## WORK REQUIRED
Set down the material exactly as given, please, from its first line through the line that includes "const beigeGatherDepth = 7;".

## STORED DATA
Begin
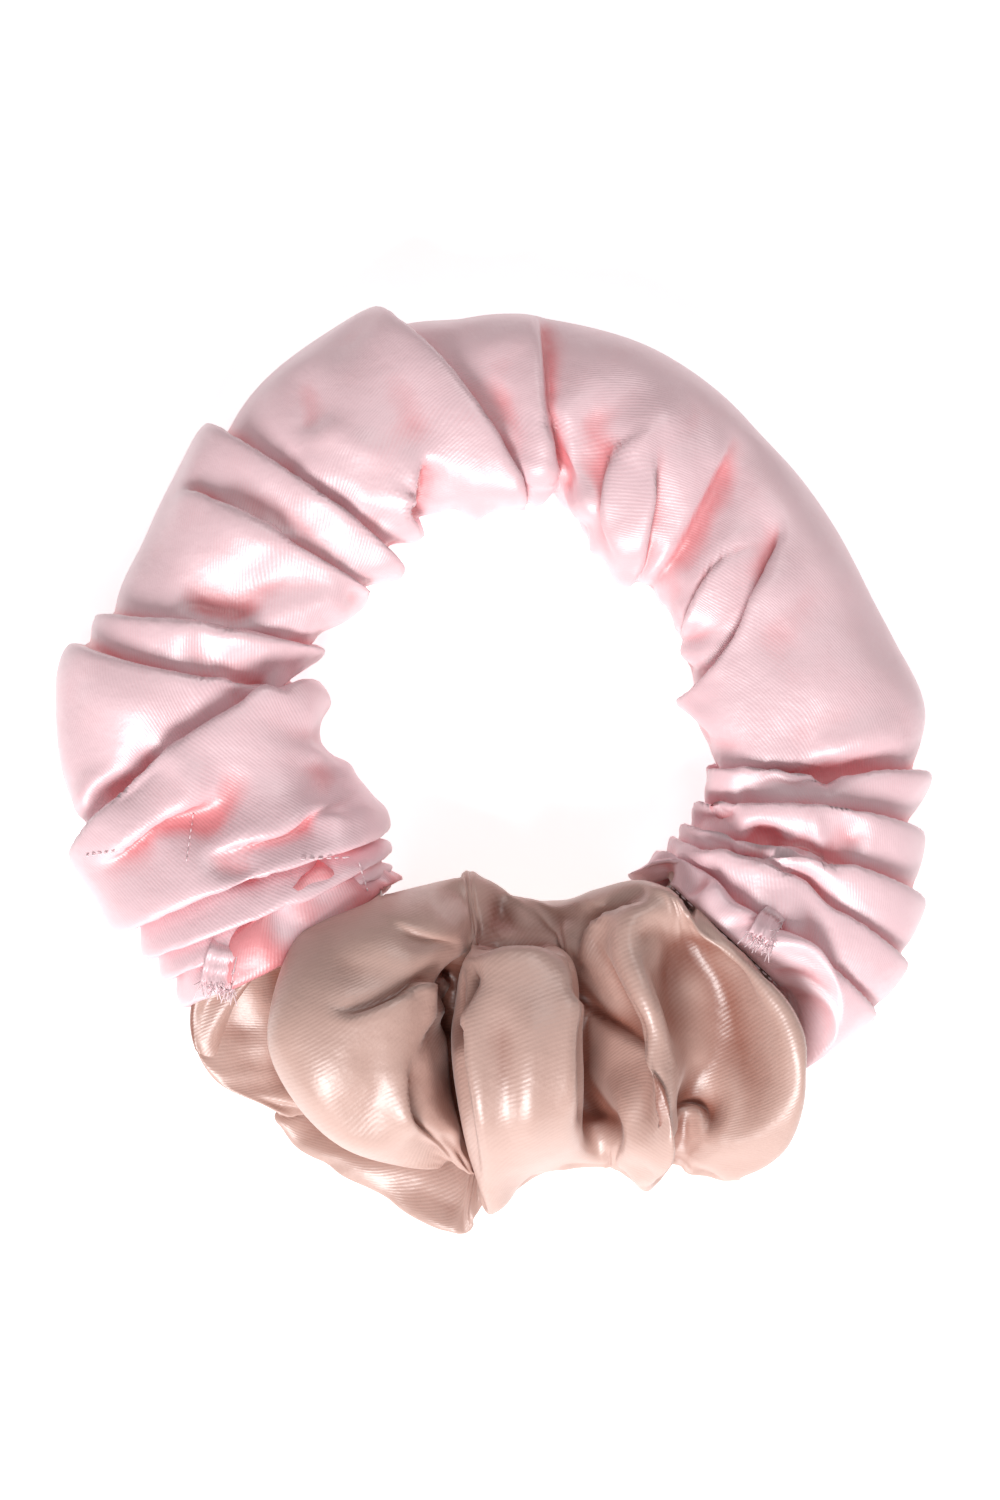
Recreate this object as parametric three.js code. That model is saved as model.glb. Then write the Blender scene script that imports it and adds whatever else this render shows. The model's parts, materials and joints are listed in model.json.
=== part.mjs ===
// A two-tone satin scrunchie, lying flat: a long pink sleeve and a short, tightly gathered beige
// sleeve make one ring round a loop of flat elastic. Millimetres and degrees, +Z up. The origin is
// under the middle of the whole piece, on the surface that it lies on.
import * as THREE from "three";
import { ParametricGeometry } from "three/addons/geometries/ParametricGeometry.js";

const DEG = Math.PI / 180;

// ---- Driving dimensions ----

const hairLoopRadius = 31.5; // the relaxed opening that the hair goes through
const clothThickness = 1; // satin with its small gathers pressed together
const gap = 0.3; // between pieces that touch

// Angles run anticlockwise round the opening, from +X. The pink sleeve goes over the top.
const rightJoinAngle = -47;
const leftJoinAngle = 223;

// The pink sleeve's width, seen from above, at the places where it changes.
const pinkWidths = [
  [rightJoinAngle, 47],
  [-24, 38],
  [-2, 41.5],
  [32, 32],
  [85, 34.5],
  [125, 37],
  [165, 40],
  [192, 46],
  [leftJoinAngle, 47],
];
const pinkHeight = 26;
const pinkGathers = 11;
const pinkGatherDepth = 2;

const beigeWidth = 57;
const beigeHeight = 37;
const beigeGathers = 5;
const beigeGatherDepth = 7;

// The beige sleeve's ends are drawn in to a neck, which is sewn inside the pink sleeve's mouths.
const neckWidth = 21;
const neckRoom = 2; // from a neck up to the pink cloth over it, and down to the cloth under it
const neckTuck = 7; // how far a neck goes into a mouth
const shoulderLength = 10; // from a neck to the beige sleeve's full width
const mouthGap = 2.5; // from a mouth to where the beige sleeve starts to widen

const pinkFlatDepth = 2; // how much of a sleeve's round underside the surface flattens
const beigeFlatDepth = 3;

const elasticWidth = 6;
const elasticThickness = 1.2;
const elasticInset = 9; // from the opening's edge to the middle of the elastic
const elasticOverlap = 15; // its two ends lie over each other, sewn together
const elasticJoinAngle = 150;
const elasticRise = 40; // degrees in which the upper end climbs onto the lower one

const threadRadius = 0.3;
const zigzags = 5;
const zigzagMargin = 1.2; // from the stitching to the elastic's edges

const tabLength = 8; // a bunch of raw seam edges that sticks out of each join
const tabWidth = 4;
const tabThickness = 1.2;
const tabShare = 0.68; // how far across the pink sleeve it is, from the opening's edge

const pinkSatin = { color: 0xe9ccd0, roughness: 0.38, metalness: 0 };
const beigeSatin = { color: 0xc99f92, roughness: 0.38, metalness: 0 };
const elasticKnit = { color: 0xf2efe9, roughness: 0.85, metalness: 0 };
const pinkThread = { color: 0xd9a3ac, roughness: 0.6, metalness: 0 };
const beigeThread = { color: 0xb08474, roughness: 0.6, metalness: 0 };

// ---- Sizes that follow from them ----

const middleHeight = pinkHeight / 2 - pinkFlatDepth;
const elasticRadius = hairLoopRadius + elasticInset;
const neckHeight = 2 * (middleHeight - clothThickness - neckRoom);
const threadRoom = 2 * (threadRadius + gap); // for a seam's thread, between two layers of cloth
const neckRadius = hairLoopRadius + clothThickness + threadRoom + gap + neckWidth / 2;
const tuckAngle = neckTuck / neckRadius / DEG;
const shoulderAngle = shoulderLength / neckRadius / DEG;
const mouthGapAngle = mouthGap / neckRadius / DEG;

// ---- Helpers ----

const smooth = (t) => THREE.MathUtils.smoothstep(t, 0, 1);
const mix = THREE.MathUtils.lerp;

// A value that changes smoothly through a list of [angle, value].
function along(stations, angle) {
  const last = stations.length - 1;
  let i = 0;
  while (i < last - 1 && angle > stations[i + 1][0]) i += 1;
  const [from, a] = stations[i];
  const [to, b] = stations[i + 1];
  return mix(a, b, smooth((angle - from) / (to - from)));
}

// The point at a radius, an angle round the opening and a height.
function polar(radius, angle, height, target = new THREE.Vector3()) {
  return target.set(radius * Math.cos(angle * DEG), radius * Math.sin(angle * DEG), height);
}

// A thin-walled sleeve round the opening. section(angle) gives its middle's radius and height and
// its half width and half height there. Gathers are waves that are deepest on the outside of the
// ring and fade to nothing against the hair.
function sleeve({ from, to, section, gathers, depth, stations, sides }) {
  const skin = (angle, turn, inset, target) => {
    const { radius, height, halfWidth, halfHeight } = section(angle);
    const share = (angle - from) / (to - from);
    const outside = (1 + Math.cos(turn)) / 2;
    const wave = (1 - Math.cos(2 * Math.PI * gathers * share)) / 2;
    const drawnIn = depth * outside * (1 - wave) * Math.min(1, halfWidth / neckWidth);
    const x = radius + (halfWidth - drawnIn - inset) * Math.cos(turn);
    const z = height + (halfHeight - drawnIn - inset) * Math.sin(turn);
    return polar(x, angle, Math.max(z, inset), target);
  };
  // u runs along the outer skin and back along the inner one, and v round the section.
  const last = stations - 1;
  const steps = 2 * stations;
  const surface = (u, v, target) => {
    const step = Math.round(u * steps) % steps;
    const inner = step > last;
    const place = inner ? steps - 1 - step : step;
    skin(mix(from, to, place / last), 2 * Math.PI * v, inner ? clothThickness : 0, target);
  };
  return new ParametricGeometry(surface, steps, sides);
}

function mesh(name, geometry, material) {
  const made = new THREE.Mesh(geometry, new THREE.MeshStandardMaterial(material));
  made.name = name;
  return made;
}

// A thread along a curve.
function thread(curve, steps) {
  const round = new THREE.Shape().absarc(0, 0, threadRadius, 0, 2 * Math.PI);
  return new THREE.ExtrudeGeometry(round, { extrudePath: curve, steps, curveSegments: 6 });
}

// ---- The two sleeves ----

function pinkSection(angle) {
  const halfWidth = along(pinkWidths, angle) / 2;
  return {
    radius: hairLoopRadius + halfWidth,
    height: middleHeight,
    halfWidth,
    halfHeight: pinkHeight / 2,
  };
}

function beigeSection(angle) {
  const fromMouth = Math.min(angle - leftJoinAngle, rightJoinAngle + 360 - angle);
  const widening = THREE.MathUtils.clamp((fromMouth - mouthGapAngle) / shoulderAngle, 0, 1);
  const open = Math.sqrt(1 - (1 - widening) ** 2); // a quarter round
  const halfWidth = mix(neckWidth, beigeWidth, open) / 2;
  const halfHeight = mix(neckHeight, beigeHeight, open) / 2;
  return {
    radius: mix(neckRadius, hairLoopRadius + beigeWidth / 2, open),
    height: mix(middleHeight, beigeHeight / 2 - beigeFlatDepth, open),
    halfWidth,
    halfHeight,
  };
}

const pinkSleeve = mesh(
  "pink_sleeve",
  sleeve({
    from: rightJoinAngle,
    to: leftJoinAngle,
    section: pinkSection,
    gathers: pinkGathers,
    depth: pinkGatherDepth,
    stations: 67,
    sides: 20,
  }),
  pinkSatin,
);

const beigeSleeve = mesh(
  "beige_sleeve",
  sleeve({
    from: leftJoinAngle - tuckAngle,
    to: rightJoinAngle + 360 + tuckAngle,
    section: beigeSection,
    gathers: beigeGathers,
    depth: beigeGatherDepth,
    stations: 41,
    sides: 20,
  }),
  beigeSatin,
);

// ---- The elastic and its sewn join ----

const overlapAngle = elasticOverlap / elasticRadius / DEG;
const climb = elasticThickness + gap;

// The elastic's middle line: a turn and an overlap, whose last end lies outside the first.
function elasticMiddle(angle) {
  const start = elasticJoinAngle - overlapAngle / 2;
  const rise = (angle - start - 360 + elasticRise) / elasticRise;
  return elasticRadius + climb * smooth(rise);
}

function elasticBand() {
  const start = elasticJoinAngle - overlapAngle / 2;
  const end = start + 360 + overlapAngle;
  const steps = 90;
  const edge = (side) =>
    Array.from({ length: steps + 1 }, (_, i) => {
      const angle = mix(start, end, i / steps);
      const p = polar(elasticMiddle(angle) + (side * elasticThickness) / 2, angle, 0);
      return new THREE.Vector2(p.x, p.y);
    });
  const outline = new THREE.Shape([...edge(1), ...edge(-1).reverse()]);
  const band = new THREE.ExtrudeGeometry(outline, { depth: elasticWidth, bevelEnabled: false });
  return band.translate(0, 0, middleHeight - elasticWidth / 2);
}

// Zigzag stitching that holds the overlap, on one face of it.
function zigzag(radius) {
  const reach = elasticWidth / 2 - zigzagMargin;
  const spread = (elasticOverlap - 2 * zigzagMargin) / elasticRadius / DEG;
  const points = Array.from({ length: 2 * zigzags + 1 }, (_, i) => {
    const angle = elasticJoinAngle + spread * (i / (2 * zigzags) - 0.5);
    return polar(radius, angle, middleHeight + (i % 2 ? reach : -reach));
  });
  return thread(new THREE.CatmullRomCurve3(points, false, "centripetal"), 6 * zigzags);
}

const faceGap = elasticThickness / 2 + gap + threadRadius;
const elastic = mesh("elastic_band", elasticBand(), elasticKnit);
const needleThread = mesh(
  "elastic_join_needle_thread",
  zigzag(elasticRadius + climb + faceGap + gap),
  elasticKnit,
);
const bobbinThread = mesh(
  "elastic_join_bobbin_thread",
  zigzag(elasticRadius - faceGap - gap),
  elasticKnit,
);

// ---- Seam threads ----

// The long seam of a sleeve runs inside it, along the side against the hair.
function longSeam(section, from, to) {
  const points = Array.from({ length: 13 }, (_, i) => {
    const angle = mix(from, to, i / 12);
    const { radius, height, halfWidth } = section(angle);
    const inside = radius - halfWidth + clothThickness + 2 * gap + threadRadius;
    return polar(inside, angle, height);
  });
  const steps = Math.round((to - from) / 5);
  return thread(new THREE.CatmullRomCurve3(points), steps);
}

// A join's thread goes once round the beige sleeve's neck, inside the pink sleeve's mouth.
function joinThread(angle) {
  const halfWidth = neckWidth / 2 + gap + threadRadius;
  const halfHeight = neckHeight / 2 + gap + threadRadius;
  const ring = new THREE.TorusGeometry(halfWidth, threadRadius, 6, 24);
  ring.scale(1, halfHeight / halfWidth, 1).rotateX(90 * DEG).rotateZ(angle * DEG);
  const at = polar(neckRadius, angle, middleHeight);
  return ring.translate(at.x, at.y, at.z);
}

const seamEnd = 3; // degrees from the end of a sleeve's long seam to its mouth
const pinkSeam = mesh(
  "pink_long_seam_thread",
  longSeam(
    pinkSection,
    rightJoinAngle + tuckAngle + seamEnd,
    leftJoinAngle - tuckAngle - seamEnd,
  ),
  pinkThread,
);
const openAngle = mouthGapAngle + shoulderAngle + seamEnd;
const beigeSeam = mesh(
  "beige_long_seam_thread",
  longSeam(beigeSection, leftJoinAngle + openAngle, rightJoinAngle + 360 - openAngle),
  beigeThread,
);
const leftJoin = mesh(
  "left_join_thread",
  joinThread(leftJoinAngle - tuckAngle / 2),
  pinkThread,
);
const rightJoin = mesh(
  "right_join_thread",
  joinThread(rightJoinAngle + tuckAngle / 2),
  pinkThread,
);

// ---- Raw seam edges that stick out of the joins ----

// A folded strip with a ragged end, standing against a mouth's edge. side is 1 where the beige
// sleeve starts at larger angles than the mouth's, and -1 where it starts at smaller ones.
function seamTab(mouthAngle, side) {
  const { radius, height, halfWidth, halfHeight } = pinkSection(mouthAngle);
  const across = (2 * tabShare - 1) * halfWidth;
  const edgeHeight = height + halfHeight * Math.sqrt(1 - (across / halfWidth) ** 2);
  const outline = new THREE.Shape([
    new THREE.Vector2(-tabWidth / 2, 0),
    new THREE.Vector2(tabWidth / 2, 0),
    new THREE.Vector2(tabWidth / 2, tabLength * 0.8),
    new THREE.Vector2(tabWidth / 6, tabLength),
    new THREE.Vector2(-tabWidth / 6, tabLength * 0.85),
    new THREE.Vector2(-tabWidth / 2, tabLength * 0.95),
  ]);
  const strip = new THREE.ExtrudeGeometry(outline, { depth: tabThickness, bevelEnabled: false });
  const away = (gap + tabThickness / 2) / (radius + across) / DEG;
  const angle = mouthAngle + side * away;
  strip.translate(0, 0, -tabThickness / 2).rotateX(90 * DEG).rotateZ(angle * DEG);
  const at = polar(radius + across, angle, edgeHeight - tabLength * 0.8);
  return strip.translate(at.x, at.y, at.z);
}

const leftTab = mesh("left_seam_tab", seamTab(leftJoinAngle, 1), pinkSatin);
const rightTab = mesh("right_seam_tab", seamTab(rightJoinAngle, -1), pinkSatin);

// ---- The whole piece, moved so that the origin is under the middle of it ----

const scrunchie = new THREE.Group();
scrunchie.add(
  pinkSleeve,
  beigeSleeve,
  elastic,
  needleThread,
  bobbinThread,
  pinkSeam,
  beigeSeam,
  leftJoin,
  rightJoin,
  leftTab,
  rightTab,
);
const whole = new THREE.Box3().setFromObject(scrunchie, true);
const middle = whole.getCenter(new THREE.Vector3());
scrunchie.position.set(-middle.x, -middle.y, -whole.min.z);

export default scrunchie;
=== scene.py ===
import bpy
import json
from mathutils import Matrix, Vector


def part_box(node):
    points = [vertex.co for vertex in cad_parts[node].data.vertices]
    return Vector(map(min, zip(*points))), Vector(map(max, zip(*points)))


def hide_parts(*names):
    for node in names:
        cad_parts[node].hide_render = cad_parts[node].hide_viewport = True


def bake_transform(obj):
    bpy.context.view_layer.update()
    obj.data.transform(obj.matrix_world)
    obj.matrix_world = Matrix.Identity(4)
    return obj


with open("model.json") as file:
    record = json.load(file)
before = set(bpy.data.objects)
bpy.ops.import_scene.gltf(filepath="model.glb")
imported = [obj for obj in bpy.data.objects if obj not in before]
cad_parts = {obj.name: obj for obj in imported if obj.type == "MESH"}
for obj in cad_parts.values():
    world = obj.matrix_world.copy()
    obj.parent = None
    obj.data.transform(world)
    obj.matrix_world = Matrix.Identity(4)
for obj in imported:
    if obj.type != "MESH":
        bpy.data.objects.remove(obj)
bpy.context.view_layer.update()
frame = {"record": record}

import json
import math

import bpy
import numpy as np

# ---- Camera, light and floor ----
# The scrunchie lies on a white sweep and is seen from straight above, with a large softbox low
# on the beige side and a white tent over everything.

scene = bpy.context.scene
CAMERA_HEIGHT = 0.9
VIEW_LENGTH = 0.255      # what the frame's long side takes in at the table
VIEW_MIDDLE = (0.0, 0.0036)

lens = bpy.data.cameras.new("camera")
lens.lens = lens.sensor_width * CAMERA_HEIGHT / VIEW_LENGTH
camera = bpy.data.objects.new("camera", lens)
camera.location = (*VIEW_MIDDLE, CAMERA_HEIGHT)
scene.collection.objects.link(camera)
scene.camera = camera
scene.view_settings.view_transform = "Standard"

world = bpy.data.worlds.new("white_tent")
world.use_nodes = True
world.node_tree.nodes["Background"].inputs["Color"].default_value = (1.0, 1.0, 1.0, 1)
world.node_tree.nodes["Background"].inputs["Strength"].default_value = 0.32
scene.world = world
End
## CORRECT ANSWER
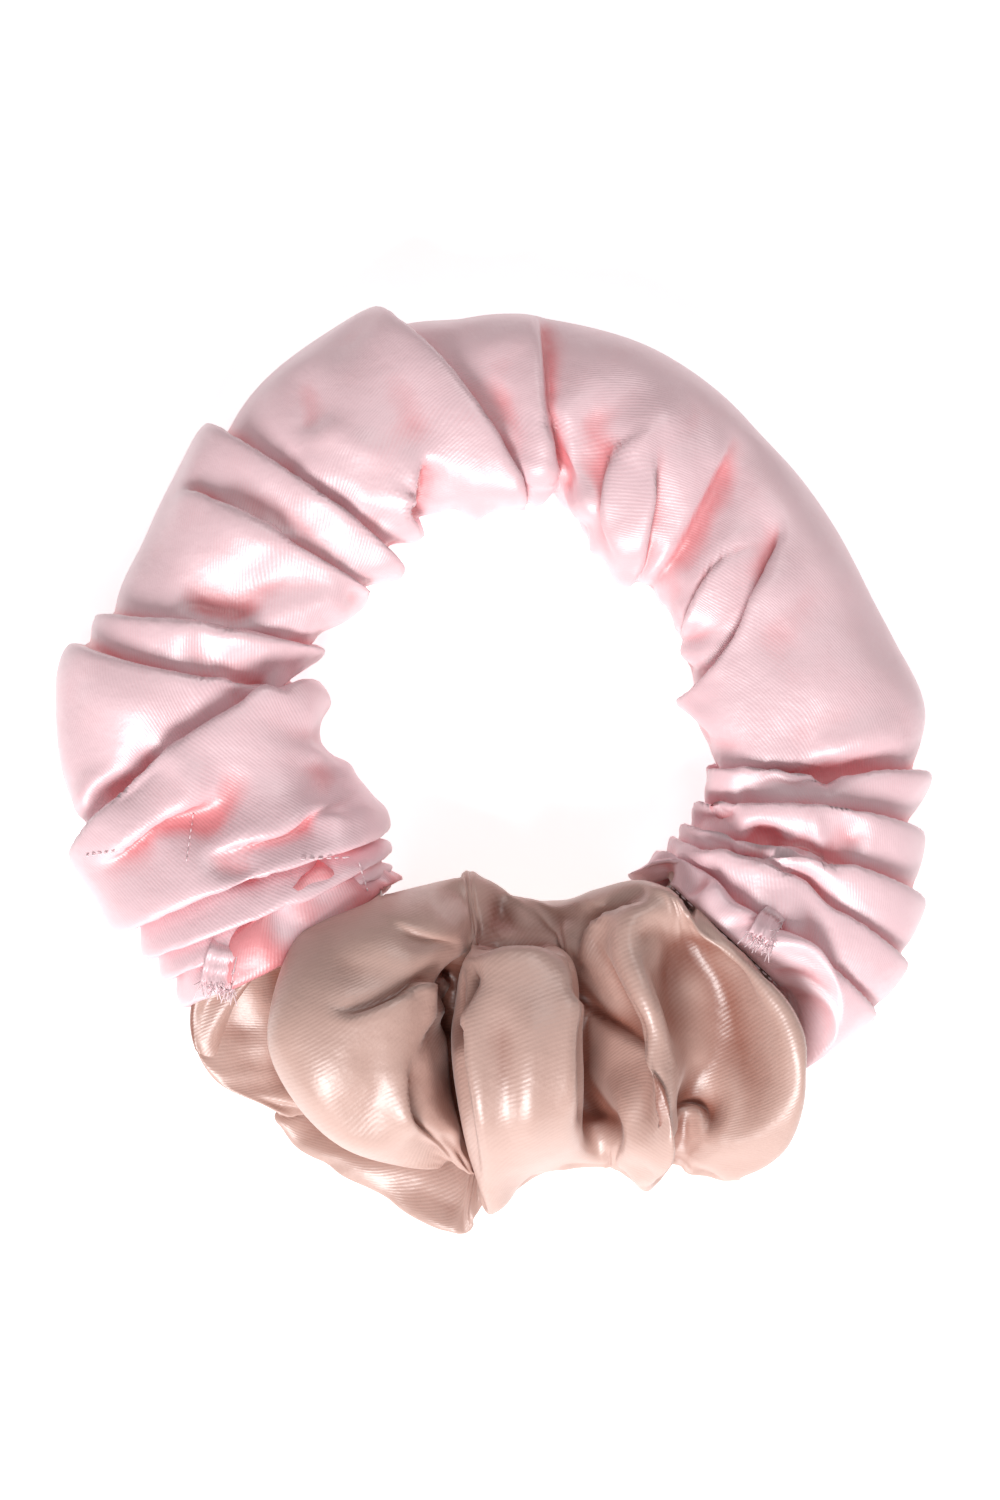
Recreate this object as parametric three.js code. That model is saved as model.glb. Then write the Blender scene script that imports it and adds whatever else this render shows. The model's parts, materials and joints are listed in model.json.
=== part.mjs ===
// A two-tone satin scrunchie, lying flat: a long pink sleeve and a short, tightly gathered beige
// sleeve make one ring round a loop of flat elastic. Millimetres and degrees, +Z up. The origin is
// under the middle of the whole piece, on the surface that it lies on.
import * as THREE from "three";
import { ParametricGeometry } from "three/addons/geometries/ParametricGeometry.js";

const DEG = Math.PI / 180;

// ---- Driving dimensions ----

const hairLoopRadius = 31.5; // the relaxed opening that the hair goes through
const clothThickness = 1; // satin with its small gathers pressed together
const gap = 0.3; // between pieces that touch

// Angles run anticlockwise round the opening, from +X. The pink sleeve goes over the top.
const rightJoinAngle = -47;
const leftJoinAngle = 223;

// The pink sleeve's width, seen from above, at the places where it changes.
const pinkWidths = [
  [rightJoinAngle, 47],
  [-24, 38],
  [-2, 41.5],
  [32, 32],
  [85, 34.5],
  [125, 37],
  [165, 40],
  [192, 46],
  [leftJoinAngle, 47],
];
const pinkHeight = 26;
const pinkGathers = 11;
const pinkGatherDepth = 2;

const beigeWidth = 57;
const beigeHeight = 37;
const beigeGathers = 5;
const beigeGatherDepth = 7;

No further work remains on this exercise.